In this paper, we revisited Ulm and Coussy’s classical rate law for the description of hydration kinetics of Portland-cement-based material systems. For this purpose, data obtained from heat flow calorimetry conducted at different (constant) temperatures cannot be merged into a unique affinity function. This is due to the fact that several sub-reactions take place in parallel and/or subsequently in real-life material systems, with these different sub-reactions characterized by various activation energies.

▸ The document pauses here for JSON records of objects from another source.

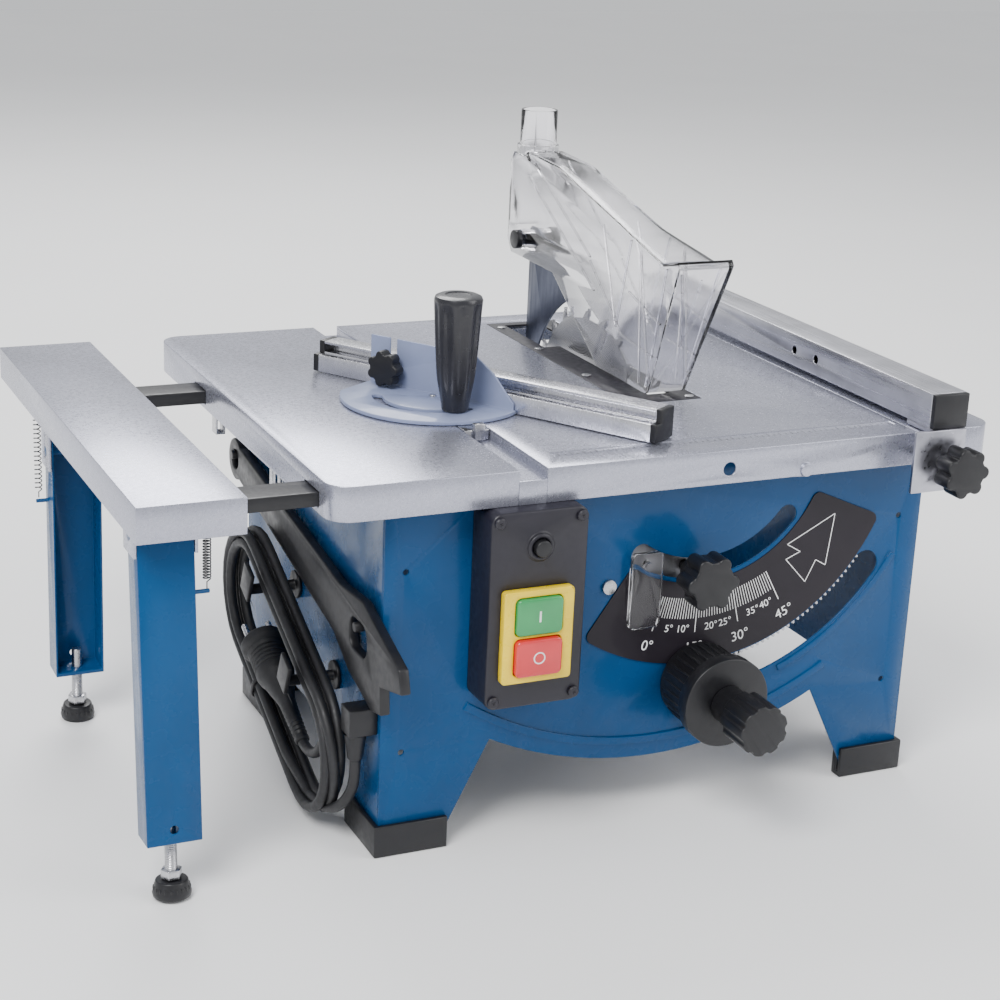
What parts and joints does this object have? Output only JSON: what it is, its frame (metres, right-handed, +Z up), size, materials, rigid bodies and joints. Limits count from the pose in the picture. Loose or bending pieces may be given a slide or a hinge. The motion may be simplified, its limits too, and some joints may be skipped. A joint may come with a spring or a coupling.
{
  "type": "table saw",
  "caption": "Benchtop table saw on a sheet-metal body with a clear blade guard, rip fence, mitre gauge and a side extension on folding legs.",
  "frame": {"origin": "centre of the whole saw's footprint, on the floor", "axes": "+X to the right along the front, +Y to the back, +Z up"},
  "size_m": [0.66, 0.507, 0.472],
  "materials": {
    "blue_paint": "gloss powder coat",
    "galvanised": "fine speckled zinc",
    "black_plastic": "matte",
    "dark_plastic": "fine texture",
    "yellow_plastic": "gloss",
    "green_plastic": "gloss",
    "red_plastic": "gloss",
    "zinc_steel": "bright zinc",
    "scale_paint": "satin with white marks",
    "knife_steel": "blued",
    "blade_steel": "ground",
    "clear_plastic": "clear",
    "aluminium": "extruded",
    "mitre_paint": "satin",
    "cast_metal": "die cast",
    "motor_case": "satin",
    "cord_rubber": "matte"
  },
  "bodies": {
    "stand": {"front_panel": "blue_paint", "side_panels": "blue_paint", "rear_panel": "blue_paint", "foot_caps": "black_plastic", "table_main": "galvanised", "table_left": "galvanised", "table_right": "galvanised", "mitre_channel": "galvanised", "table_insert": "black_plastic", "rail_guides": "black_plastic", "switch_box": "dark_plastic", "switch_bezel": "yellow_plastic", "root_screws": "zinc_steel", "scale_plate": "scale_paint", "tilt_rack": "zinc_steel", "table_hooks": "zinc_steel", "cord_gland": "black_plastic", "cord_tube": "cord_rubber", "cord_hank": "cord_rubber", "plug": "cord_rubber", "side_hooks": "black_plastic", "push_stick": "black_plastic"},
    "tilt_unit": {"tilt_frame": "cast_metal", "guide_rods": "zinc_steel", "pointer": "clear_plastic"},
    "tilt_lock": {"lock_knob": "black_plastic"},
    "tilt_handwheel": {"tilt_wheel": "black_plastic"},
    "lift_handle": {"lift_knob": "black_plastic"},
    "lift_screw": {"lead_screw": "zinc_steel"},
    "carriage": {"lift_carriage": "cast_metal", "motor": "motor_case", "riving_knife": "knife_steel"},
    "blade": {"saw_blade": "blade_steel", "arbor": "zinc_steel"},
    "motor_rotor": {"motor_shaft": "zinc_steel"},
    "guard_pivot": {"guard_bolt": "black_plastic"},
    "guard_cover": {"guard": "clear_plastic"},
    "fence": {"fence_rail": "aluminium", "fence_cap": "black_plastic", "fence_clamp": "zinc_steel"},
    "fence_screw": {"fence_knob": "black_plastic"},
    "mitre_slider": {"mitre_bar": "zinc_steel"},
    "mitre_protractor": {"mitre_head": "mitre_paint"},
    "mitre_clamp": {"mitre_handle": "black_plastic"},
    "mitre_profile": {"mitre_fence": "aluminium", "mitre_caps": "black_plastic"},
    "mitre_screw": {"mitre_knob": "black_plastic"},
    "extension": {"ext_table": "galvanised", "ext_rails": "black_plastic", "spring_front": "zinc_steel", "spring_rear": "zinc_steel"},
    "leg_front": {"ext_leg_front": "blue_paint"},
    "leg_rear": {"ext_leg_rear": "blue_paint"},
    "level_front": {"foot_front": "black_plastic"},
    "level_rear": {"foot_rear": "black_plastic"},
    "green_button": {"start_button": "green_plastic"},
    "red_button": {"stop_button": "red_plastic"},
    "small_button": {"reset_button": "black_plastic"}
  },
  "joints": [
    {"name": "blade_tilt", "type": "hinge", "parent": "stand", "child": "tilt_unit", "pos_m": [0.095, -0.0015, 0.28], "axis": [0, -1, 0], "range_deg": [0, 45]},
    {"name": "tilt_lock", "type": "hinge", "parent": "tilt_unit", "child": "tilt_lock", "pos_m": [0.08466, -0.1515, 0.1906], "axis": [0, -1, 0], "range_deg": [0, 270]},
    {"name": "tilt_wheel_turn", "type": "hinge", "parent": "tilt_unit", "child": "tilt_handwheel", "pos_m": [0.095, -0.1615, 0.103], "axis": [0, -1, 0], "range_deg": [0, 845]},
    {"name": "blade_lift", "type": "slide", "parent": "tilt_unit", "child": "carriage", "axis": [0, 0, 1], "range_m": [-0.045, 0]},
    {"name": "lift_knob_turn", "type": "hinge", "parent": "tilt_unit", "child": "lift_handle", "pos_m": [0.095, -0.1615, 0.103], "axis": [0, -1, 0], "range_deg": [-3245, 0]},
    {"name": "lift_screw_turn", "type": "hinge", "parent": "tilt_unit", "child": "lift_screw", "pos_m": [0.095, -0.0515, 0.103], "axis": [0, 0, 1], "range_deg": [-3245, 0]},
    {"name": "blade_spin", "type": "hinge", "parent": "carriage", "child": "blade", "pos_m": [0.119, 0.0885, 0.225], "axis": [1, 0, 0], "continuous": true},
    {"name": "motor_spin", "type": "hinge", "parent": "carriage", "child": "motor_rotor", "pos_m": [0.065, 0.0495, 0.225], "axis": [1, 0, 0], "continuous": true},
    {"name": "guard_follow", "type": "hinge", "parent": "carriage", "child": "guard_pivot", "pos_m": [0.119, 0.2025, 0.363], "axis": [-1, 0, 0], "range_deg": [-1, 16]},
    {"name": "guard_open", "type": "hinge", "parent": "guard_pivot", "child": "guard_cover", "pos_m": [0.119, 0.2025, 0.363], "axis": [-1, 0, 0], "range_deg": [0, 45]},
    {"name": "fence_slide", "type": "slide", "parent": "stand", "child": "fence", "axis": [1, 0, 0], "range_m": [-0.115, 0.03]},
    {"name": "fence_clamp_turn", "type": "hinge", "parent": "fence", "child": "fence_screw", "pos_m": [0.277, -0.2015, 0.263], "axis": [0, -1, 0], "range_deg": [0, 300]},
    {"name": "mitre_slide", "type": "slide", "parent": "stand", "child": "mitre_slider", "axis": [0, -1, 0], "range_m": [-0.16, 0.1]},
    {"name": "mitre_angle", "type": "hinge", "parent": "mitre_slider", "child": "mitre_protractor", "pos_m": [-0.0545, 0.0085, 0.288], "axis": [0, 0, 1], "range_deg": [-10, 25]},
    {"name": "mitre_clamp_turn", "type": "hinge", "parent": "mitre_slider", "child": "mitre_clamp", "pos_m": [-0.0545, -0.0335, 0.33], "axis": [0, 0, 1], "range_deg": [0, 300]},
    {"name": "mitre_fence_slide", "type": "slide", "parent": "mitre_protractor", "child": "mitre_profile", "axis": [0.5446, -0.8387, 0], "range_m": [-0.06, 0.02]},
    {"name": "mitre_screw_turn", "type": "hinge", "parent": "mitre_protractor", "child": "mitre_screw", "pos_m": [-0.07264, 0.04561, 0.3035], "axis": [-0.8387, -0.5446, 0], "range_deg": [0, 300]},
    {"name": "ext_slide", "type": "slide", "parent": "stand", "child": "extension", "axis": [-1, 0, 0], "range_m": [-0.055, 0.1]},
    {"name": "leg_fold_front", "type": "hinge", "parent": "extension", "child": "leg_front", "pos_m": [-0.305, -0.1375, 0.256], "axis": [1, 0, 0], "range_deg": [0, 94.3], "deforming": ["spring_front"]},
    {"name": "leg_fold_rear", "type": "hinge", "parent": "extension", "child": "leg_rear", "pos_m": [-0.297, 0.1435, 0.228], "axis": [-1, 0, 0], "range_deg": [0, 91.7], "deforming": ["spring_rear"]},
    {"name": "level_front_turn", "type": "hinge", "parent": "leg_front", "child": "level_front", "pos_m": [-0.305, -0.1375, 0.256], "axis": [0, 0.075, 0.9972], "range_deg": [-180, 180]},
    {"name": "level_rear_turn", "type": "hinge", "parent": "leg_rear", "child": "level_rear", "pos_m": [-0.297, 0.1435, 0.228], "axis": [0, -0.0297, 0.9996], "range_deg": [-180, 180]},
    {"name": "start_press", "type": "slide", "parent": "stand", "child": "green_button", "axis": [0, 1, 0], "range_m": [0, 0.004], "stiffness_N_per_m": 300, "springref_m": -0.002},
    {"name": "stop_press", "type": "slide", "parent": "stand", "child": "red_button", "axis": [0, 1, 0], "range_m": [0, 0.004], "stiffness_N_per_m": 300, "springref_m": -0.002},
    {"name": "reset_press", "type": "slide", "parent": "stand", "child": "small_button", "axis": [0, 1, 0], "range_m": [0, 0.003], "stiffness_N_per_m": 300, "springref_m": -0.002}
  ],
  "couplings": [
    {"joint": "tilt_wheel_turn", "follows": "blade_tilt", "ratio": 18.667},
    {"joint": "lift_knob_turn", "follows": "blade_lift", "rad_per_m": 1256.6},
    {"joint": "lift_screw_turn", "follows": "blade_lift", "rad_per_m": 1256.6},
    {"joint": "guard_follow", "follows": "blade_lift", "rad_per_m": -6},
    {"joint": "motor_spin", "follows": "blade_spin", "ratio": -3.3333}
  ]
}
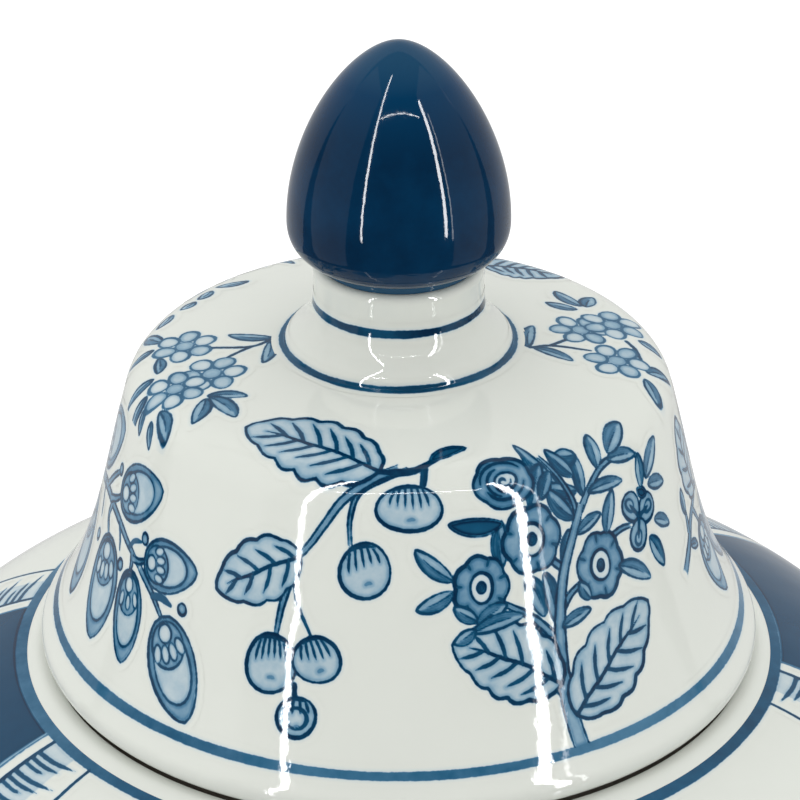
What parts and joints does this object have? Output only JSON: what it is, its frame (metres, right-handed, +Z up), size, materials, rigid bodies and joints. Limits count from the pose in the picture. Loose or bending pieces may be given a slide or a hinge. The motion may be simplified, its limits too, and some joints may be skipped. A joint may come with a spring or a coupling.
{
  "type": "ginger jar",
  "caption": "Covered ginger jar with a bell-shaped lid that drops over a hidden collar and an acorn knob on a short stem.",
  "frame": {"origin": "on the axis, at the underside of the foot", "axes": "+Z up along the jar's axis; -Y is the front of the painted decoration"},
  "size_m": [0.256, 0.256, 0.4506],
  "materials": {
    "white_glaze_jar": "gloss, hand-painted in cobalt under the glaze",
    "white_glaze_lid": "gloss, hand-painted in cobalt under the glaze",
    "navy_glaze": "high gloss"
  },
  "bodies": {
    "jar": {"jar_body": "white_glaze_jar"},
    "lid": {"lid_shell": "white_glaze_lid", "finial": "navy_glaze"}
  },
  "joints": [
    {"name": "lid_lift", "type": "slide", "parent": "jar", "child": "lid", "axis": [0, 0, 1], "range_m": [0, 0.14]}
  ]
}
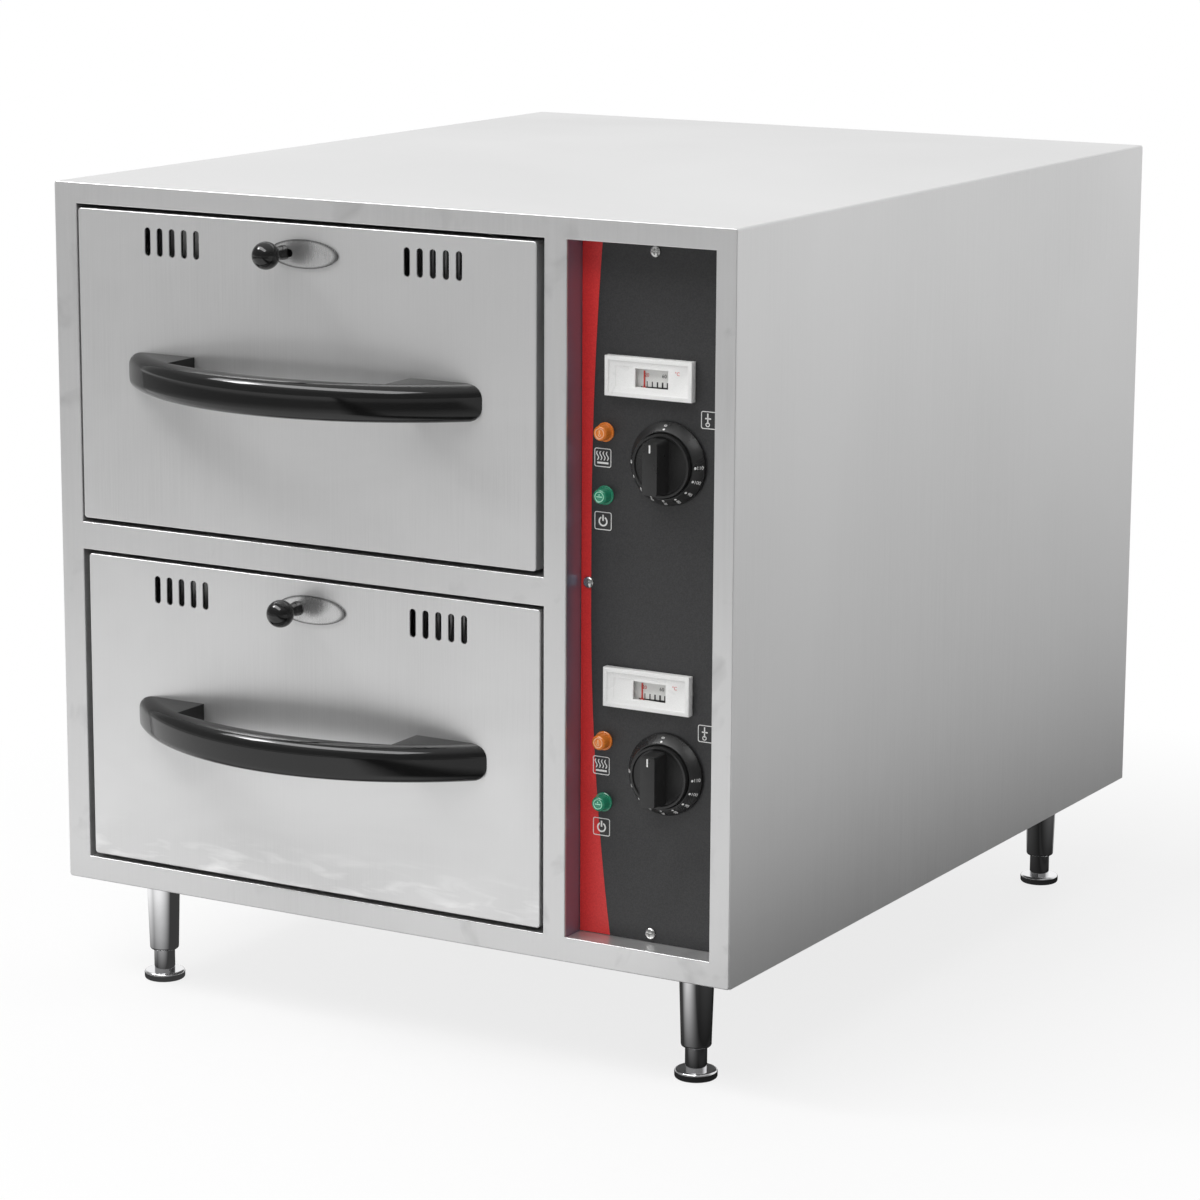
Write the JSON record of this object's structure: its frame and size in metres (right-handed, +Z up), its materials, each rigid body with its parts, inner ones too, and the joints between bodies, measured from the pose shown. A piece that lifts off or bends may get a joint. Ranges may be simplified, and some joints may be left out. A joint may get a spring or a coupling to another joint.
{
  "type": "countertop warming drawer",
  "caption": "Stainless countertop warming cabinet on adjustable legs with stacked heated drawers on telescopic slides and a recessed panel of thermostats.",
  "frame": {"origin": "on the floor, under the middle of the overall box, which runs from the drawer handles to the cable gland", "axes": "+X to the right as one faces the drawers, +Y to the back, +Z up"},
  "size_m": [0.55, 0.746, 0.593],
  "materials": {
    "stainless": "brushed stainless sheet",
    "screw_steel": "plated steel",
    "zinc_steel": "zinc-plated steel",
    "liner_steel": "mill-finish stainless sheet",
    "pan_steel": "drawn stainless, satin",
    "insulation_wool": "mineral wool slab",
    "heater_sheath": "heat-darkened steel sheath",
    "panel_plate": "painted steel plate",
    "panel_film": "printed matt film",
    "thermostat_case": "moulded",
    "capillary_metal": "copper-coloured tube and bulb",
    "bezel_white": "moulded",
    "dial_white": "printed plate",
    "pointer_red": "painted",
    "amber_lens": "moulded lens",
    "green_lens": "moulded lens",
    "chrome_plate": "polished plating",
    "knob_black": "moulded phenolic",
    "shaft_brass": "turned",
    "handle_black": "moulded phenolic"
  },
  "bodies": {
    "cabinet": {"outer_shell": "stainless", "front_frame": "stainless", "base_panel": "stainless", "rear_panel": "stainless", "rear_panel_screws": "screw_steel", "control_panel_screws": "screw_steel", "control_bay_partition": "zinc_steel", "upper_fixed_rails": "zinc_steel", "lower_fixed_rails": "zinc_steel", "upper_cavity_liner": "liner_steel", "lower_cavity_liner": "liner_steel", "insulation": "insulation_wool", "upper_heating_element": "heater_sheath", "lower_heating_element": "heater_sheath", "heater_supports": "zinc_steel", "control_panel": "panel_plate", "control_overlay": "panel_film", "upper_thermostat": "thermostat_case", "lower_thermostat": "thermostat_case", "terminal_block": "thermostat_case", "cable_gland": "thermostat_case", "sensing_bulbs": "capillary_metal", "upper_thermometer_bezel": "bezel_white", "lower_thermometer_bezel": "bezel_white", "thermometer_dials": "dial_white", "heating_lamps": "amber_lens", "power_lamps": "green_lens", "legs": "chrome_plate"},
    "lower_drawer": {"lower_drawer_front": "stainless", "lower_front_liner": "liner_steel", "lower_drawer_box": "liner_steel", "lower_pan": "pan_steel", "lower_drawer_rails": "zinc_steel", "lower_handle": "handle_black", "lower_handle_screws": "screw_steel", "lower_vent_plate": "stainless"},
    "lower_slide_middle": {"lower_middle_rails": "zinc_steel"},
    "lower_vent": {"lower_vent_shutter": "liner_steel", "lower_vent_knob": "handle_black"},
    "lower_thermostat_dial": {"lower_thermostat_knob": "knob_black", "lower_thermostat_shaft": "shaft_brass"},
    "lower_pointer": {"lower_thermometer_pointer": "pointer_red"},
    "upper_drawer": {"upper_drawer_front": "stainless", "upper_front_liner": "liner_steel", "upper_drawer_box": "liner_steel", "upper_pan": "pan_steel", "upper_drawer_rails": "zinc_steel", "upper_handle": "handle_black", "upper_handle_screws": "screw_steel", "upper_vent_plate": "stainless"},
    "upper_slide_middle": {"upper_middle_rails": "zinc_steel"},
    "upper_vent": {"upper_vent_shutter": "liner_steel", "upper_vent_knob": "handle_black"},
    "upper_thermostat_dial": {"upper_thermostat_knob": "knob_black", "upper_thermostat_shaft": "shaft_brass"},
    "upper_pointer": {"upper_thermometer_pointer": "pointer_red"},
    "front_left_levelling_foot": {"front_left_foot": "chrome_plate"},
    "front_right_levelling_foot": {"front_right_foot": "chrome_plate"},
    "rear_left_levelling_foot": {"rear_left_foot": "chrome_plate"},
    "rear_right_levelling_foot": {"rear_right_foot": "chrome_plate"}
  },
  "joints": [
    {"name": "lower_drawer_slide", "type": "slide", "parent": "cabinet", "child": "lower_drawer", "axis": [0, -1, 0], "range_m": [0, 0.5]},
    {"name": "lower_middle_rail_slide", "type": "slide", "parent": "cabinet", "child": "lower_slide_middle", "axis": [0, -1, 0], "range_m": [0, 0.25]},
    {"name": "lower_vent_slide", "type": "slide", "parent": "lower_drawer", "child": "lower_vent", "axis": [1, 0, 0], "range_m": [-0.0052, 0]},
    {"name": "lower_thermostat_turn", "type": "hinge", "parent": "cabinet", "child": "lower_thermostat_dial", "pos_m": [0.215, -0.291, 0.2195], "axis": [0, 1, 0], "range_deg": [0, 270]},
    {"name": "lower_pointer_swing", "type": "hinge", "parent": "cabinet", "child": "lower_pointer", "pos_m": [0.196, -0.291, 0.2683], "axis": [0, 1, 0], "range_deg": [-35, 35], "stiffness_Nm_per_rad": 0.0001},
    {"name": "upper_drawer_slide", "type": "slide", "parent": "cabinet", "child": "upper_drawer", "axis": [0, -1, 0], "range_m": [0, 0.5]},
    {"name": "upper_middle_rail_slide", "type": "slide", "parent": "cabinet", "child": "upper_slide_middle", "axis": [0, -1, 0], "range_m": [0, 0.25]},
    {"name": "upper_vent_slide", "type": "slide", "parent": "upper_drawer", "child": "upper_vent", "axis": [1, 0, 0], "range_m": [0, 0.0052]},
    {"name": "upper_thermostat_turn", "type": "hinge", "parent": "cabinet", "child": "upper_thermostat_dial", "pos_m": [0.215, -0.291, 0.4315], "axis": [0, 1, 0], "range_deg": [0, 270]},
    {"name": "upper_pointer_swing", "type": "hinge", "parent": "cabinet", "child": "upper_pointer", "pos_m": [0.196, -0.291, 0.4803], "axis": [0, 1, 0], "range_deg": [-35, 35], "stiffness_Nm_per_rad": 0.0001},
    {"name": "front_left_foot_turn", "type": "hinge", "parent": "cabinet", "child": "front_left_levelling_foot", "pos_m": [-0.225, -0.264, 0], "axis": [0, 0, 1], "continuous": true},
    {"name": "front_right_foot_turn", "type": "hinge", "parent": "cabinet", "child": "front_right_levelling_foot", "pos_m": [0.225, -0.264, 0], "axis": [0, 0, 1], "continuous": true},
    {"name": "rear_left_foot_turn", "type": "hinge", "parent": "cabinet", "child": "rear_left_levelling_foot", "pos_m": [-0.225, 0.312, 0], "axis": [0, 0, 1], "continuous": true},
    {"name": "rear_right_foot_turn", "type": "hinge", "parent": "cabinet", "child": "rear_right_levelling_foot", "pos_m": [0.225, 0.312, 0], "axis": [0, 0, 1], "continuous": true}
  ],
  "couplings": [
    {"joint": "lower_middle_rail_slide", "follows": "lower_drawer_slide", "ratio": 0.5},
    {"joint": "upper_middle_rail_slide", "follows": "upper_drawer_slide", "ratio": 0.5}
  ]
}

In order to reflect the latter, we suggested a modification of the classical rate law. This approach seems viable for determination of (1) temperature history in the scopes of thermochemical analyses and (2) thermal eigenstrains in the scopes of chemomechanical analyses of early-age concrete structures, respectively.

We are currently working on material functions linking the evolution of mechanical material parameters to the degree of hydration/degree of reaction. However, linking the strength/stiffness evolution to \(\xi\) as defined in this paper is not satisfactorily. Rather than considering the overall reaction, one has to filter out the strength/stiffness determining sub-reaction in calorimetric data (i.e., silicate reaction in Fig. 1b) in order to determine a reaction degree X governing the evolution of mechanical material properties.